PROBLEM TO WORK ON: Repeat exactly, and only, the lines from the one that contains "mm, active pitch" through the one that contains "bpy.context.scene.collection.objects.link(empty)", both ends included.

DATASET EXCERPTS:
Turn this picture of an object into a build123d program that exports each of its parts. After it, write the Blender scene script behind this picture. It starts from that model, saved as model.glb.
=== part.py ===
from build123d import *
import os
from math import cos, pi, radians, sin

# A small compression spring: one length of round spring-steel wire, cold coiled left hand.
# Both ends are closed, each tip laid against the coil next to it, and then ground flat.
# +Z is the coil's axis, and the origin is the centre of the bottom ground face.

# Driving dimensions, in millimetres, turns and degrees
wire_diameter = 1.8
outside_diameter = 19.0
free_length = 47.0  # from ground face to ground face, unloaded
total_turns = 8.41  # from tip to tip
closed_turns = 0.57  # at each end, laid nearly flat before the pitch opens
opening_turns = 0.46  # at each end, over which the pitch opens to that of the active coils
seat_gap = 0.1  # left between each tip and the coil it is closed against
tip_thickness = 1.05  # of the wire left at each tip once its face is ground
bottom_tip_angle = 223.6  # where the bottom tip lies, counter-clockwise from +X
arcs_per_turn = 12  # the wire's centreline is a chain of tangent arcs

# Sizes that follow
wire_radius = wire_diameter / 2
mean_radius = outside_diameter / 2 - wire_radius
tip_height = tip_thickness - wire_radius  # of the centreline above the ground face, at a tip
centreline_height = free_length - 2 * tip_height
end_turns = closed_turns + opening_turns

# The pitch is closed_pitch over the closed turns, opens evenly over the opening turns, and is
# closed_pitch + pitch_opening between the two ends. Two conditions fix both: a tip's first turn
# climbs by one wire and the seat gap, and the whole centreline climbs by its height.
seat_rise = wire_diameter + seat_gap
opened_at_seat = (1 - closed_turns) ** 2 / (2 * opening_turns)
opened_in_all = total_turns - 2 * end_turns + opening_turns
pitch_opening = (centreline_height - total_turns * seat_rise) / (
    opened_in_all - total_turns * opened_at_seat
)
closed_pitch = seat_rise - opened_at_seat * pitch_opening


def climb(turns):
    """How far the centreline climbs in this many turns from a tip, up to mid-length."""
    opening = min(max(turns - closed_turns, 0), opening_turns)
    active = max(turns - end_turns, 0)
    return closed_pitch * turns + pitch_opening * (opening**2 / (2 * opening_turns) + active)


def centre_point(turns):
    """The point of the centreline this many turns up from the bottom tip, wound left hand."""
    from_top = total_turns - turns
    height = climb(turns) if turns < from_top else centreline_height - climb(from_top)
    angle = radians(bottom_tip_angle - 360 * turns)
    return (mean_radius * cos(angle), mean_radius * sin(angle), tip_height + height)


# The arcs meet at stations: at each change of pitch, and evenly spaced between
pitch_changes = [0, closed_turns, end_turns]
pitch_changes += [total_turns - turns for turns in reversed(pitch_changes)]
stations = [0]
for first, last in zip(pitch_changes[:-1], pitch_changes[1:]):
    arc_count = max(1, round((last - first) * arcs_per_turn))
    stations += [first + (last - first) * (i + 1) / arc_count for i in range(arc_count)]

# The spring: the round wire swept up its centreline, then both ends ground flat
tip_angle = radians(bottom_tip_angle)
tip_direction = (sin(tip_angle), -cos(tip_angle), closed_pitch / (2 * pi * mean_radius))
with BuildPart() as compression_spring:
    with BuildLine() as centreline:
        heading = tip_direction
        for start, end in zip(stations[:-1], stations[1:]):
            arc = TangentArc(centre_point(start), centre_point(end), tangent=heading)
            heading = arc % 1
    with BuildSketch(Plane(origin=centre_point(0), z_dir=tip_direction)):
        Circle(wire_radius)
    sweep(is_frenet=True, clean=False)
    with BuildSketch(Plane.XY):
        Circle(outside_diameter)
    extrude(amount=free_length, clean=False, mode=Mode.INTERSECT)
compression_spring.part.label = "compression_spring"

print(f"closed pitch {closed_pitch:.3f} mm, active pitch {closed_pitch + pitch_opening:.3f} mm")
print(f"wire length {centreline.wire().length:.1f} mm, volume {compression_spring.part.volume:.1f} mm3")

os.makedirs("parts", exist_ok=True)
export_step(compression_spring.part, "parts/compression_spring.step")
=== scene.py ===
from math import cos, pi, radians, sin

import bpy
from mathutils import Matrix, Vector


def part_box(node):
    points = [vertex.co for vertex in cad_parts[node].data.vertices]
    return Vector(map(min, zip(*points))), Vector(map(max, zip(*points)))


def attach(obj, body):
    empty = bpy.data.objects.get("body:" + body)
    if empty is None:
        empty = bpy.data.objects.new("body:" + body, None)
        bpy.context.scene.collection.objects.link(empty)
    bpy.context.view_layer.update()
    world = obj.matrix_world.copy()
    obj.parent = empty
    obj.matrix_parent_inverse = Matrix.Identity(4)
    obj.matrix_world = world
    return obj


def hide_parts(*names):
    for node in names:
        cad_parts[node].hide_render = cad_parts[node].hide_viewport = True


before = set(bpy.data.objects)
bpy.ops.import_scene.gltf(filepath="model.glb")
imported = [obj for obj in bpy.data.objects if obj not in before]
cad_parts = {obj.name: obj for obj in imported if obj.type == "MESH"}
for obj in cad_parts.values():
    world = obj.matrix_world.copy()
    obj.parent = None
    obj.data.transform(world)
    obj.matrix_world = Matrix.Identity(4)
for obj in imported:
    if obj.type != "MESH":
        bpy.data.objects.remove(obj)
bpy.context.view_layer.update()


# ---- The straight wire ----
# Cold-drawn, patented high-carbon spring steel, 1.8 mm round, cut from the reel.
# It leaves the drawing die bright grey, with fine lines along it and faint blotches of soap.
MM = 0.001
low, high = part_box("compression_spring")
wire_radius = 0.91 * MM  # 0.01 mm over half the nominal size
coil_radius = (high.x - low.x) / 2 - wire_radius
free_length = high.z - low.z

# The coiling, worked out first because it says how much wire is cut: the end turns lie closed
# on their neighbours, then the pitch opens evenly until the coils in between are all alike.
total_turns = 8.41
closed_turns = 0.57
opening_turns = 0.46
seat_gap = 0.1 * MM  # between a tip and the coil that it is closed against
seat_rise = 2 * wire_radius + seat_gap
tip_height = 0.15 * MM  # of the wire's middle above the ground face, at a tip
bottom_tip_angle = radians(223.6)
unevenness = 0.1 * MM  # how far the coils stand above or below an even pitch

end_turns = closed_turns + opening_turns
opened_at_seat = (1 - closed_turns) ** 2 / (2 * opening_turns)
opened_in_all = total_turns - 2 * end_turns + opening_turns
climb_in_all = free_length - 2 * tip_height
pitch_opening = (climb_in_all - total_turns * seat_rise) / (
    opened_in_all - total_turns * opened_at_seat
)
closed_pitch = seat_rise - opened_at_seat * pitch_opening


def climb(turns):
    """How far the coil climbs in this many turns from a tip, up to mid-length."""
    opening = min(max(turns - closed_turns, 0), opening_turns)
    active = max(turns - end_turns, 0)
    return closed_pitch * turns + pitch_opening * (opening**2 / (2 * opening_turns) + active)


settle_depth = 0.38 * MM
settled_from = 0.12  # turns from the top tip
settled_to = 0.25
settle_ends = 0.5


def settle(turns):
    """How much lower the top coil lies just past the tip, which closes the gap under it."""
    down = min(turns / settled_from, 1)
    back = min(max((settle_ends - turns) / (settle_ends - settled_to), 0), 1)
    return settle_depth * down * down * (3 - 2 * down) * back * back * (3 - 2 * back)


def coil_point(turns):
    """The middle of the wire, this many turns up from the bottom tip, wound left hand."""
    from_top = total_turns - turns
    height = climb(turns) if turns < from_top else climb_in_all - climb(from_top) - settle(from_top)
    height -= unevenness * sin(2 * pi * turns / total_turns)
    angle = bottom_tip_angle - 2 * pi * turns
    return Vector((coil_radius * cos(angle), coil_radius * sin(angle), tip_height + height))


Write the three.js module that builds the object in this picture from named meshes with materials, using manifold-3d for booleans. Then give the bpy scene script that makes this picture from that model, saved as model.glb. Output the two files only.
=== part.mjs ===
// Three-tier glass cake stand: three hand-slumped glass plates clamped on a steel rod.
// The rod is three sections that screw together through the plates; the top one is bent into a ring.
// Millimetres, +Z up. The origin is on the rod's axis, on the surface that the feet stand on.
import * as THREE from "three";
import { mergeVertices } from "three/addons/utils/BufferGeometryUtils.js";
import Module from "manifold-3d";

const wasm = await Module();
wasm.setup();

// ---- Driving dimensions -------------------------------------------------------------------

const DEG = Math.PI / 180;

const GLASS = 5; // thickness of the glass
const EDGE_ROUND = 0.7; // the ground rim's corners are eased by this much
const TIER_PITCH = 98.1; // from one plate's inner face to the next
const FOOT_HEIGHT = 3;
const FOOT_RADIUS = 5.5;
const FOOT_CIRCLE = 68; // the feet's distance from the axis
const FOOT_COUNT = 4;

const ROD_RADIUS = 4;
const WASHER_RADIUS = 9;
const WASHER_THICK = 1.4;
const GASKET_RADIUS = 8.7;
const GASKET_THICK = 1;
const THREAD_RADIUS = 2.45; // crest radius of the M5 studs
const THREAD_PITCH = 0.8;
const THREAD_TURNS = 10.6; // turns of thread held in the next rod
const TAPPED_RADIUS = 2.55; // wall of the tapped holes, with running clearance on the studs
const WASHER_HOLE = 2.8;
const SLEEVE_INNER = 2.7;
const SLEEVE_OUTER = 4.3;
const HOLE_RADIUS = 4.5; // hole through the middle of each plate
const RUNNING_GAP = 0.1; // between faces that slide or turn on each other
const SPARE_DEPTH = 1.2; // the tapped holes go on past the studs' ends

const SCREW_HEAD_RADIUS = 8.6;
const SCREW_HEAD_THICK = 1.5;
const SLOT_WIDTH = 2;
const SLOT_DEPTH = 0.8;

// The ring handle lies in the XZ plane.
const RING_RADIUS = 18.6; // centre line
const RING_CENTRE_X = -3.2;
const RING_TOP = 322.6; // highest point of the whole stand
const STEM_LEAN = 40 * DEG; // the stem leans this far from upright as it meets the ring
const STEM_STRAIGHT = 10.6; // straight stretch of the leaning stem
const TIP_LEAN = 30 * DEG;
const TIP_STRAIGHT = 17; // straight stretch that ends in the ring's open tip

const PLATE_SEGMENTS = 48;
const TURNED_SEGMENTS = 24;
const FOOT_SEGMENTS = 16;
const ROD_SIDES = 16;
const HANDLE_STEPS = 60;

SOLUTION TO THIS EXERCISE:
print(f"closed pitch {closed_pitch:.3f} mm, active pitch {closed_pitch + pitch_opening:.3f} mm")
print(f"wire length {centreline.wire().length:.1f} mm, volume {compression_spring.part.volume:.1f} mm3")

os.makedirs("parts", exist_ok=True)
export_step(compression_spring.part, "parts/compression_spring.step")
=== scene.py ===
from math import cos, pi, radians, sin

import bpy
from mathutils import Matrix, Vector


def part_box(node):
    points = [vertex.co for vertex in cad_parts[node].data.vertices]
    return Vector(map(min, zip(*points))), Vector(map(max, zip(*points)))


def attach(obj, body):
    empty = bpy.data.objects.get("body:" + body)
    if empty is None:
        empty = bpy.data.objects.new("body:" + body, None)
        bpy.context.scene.collection.objects.link(empty)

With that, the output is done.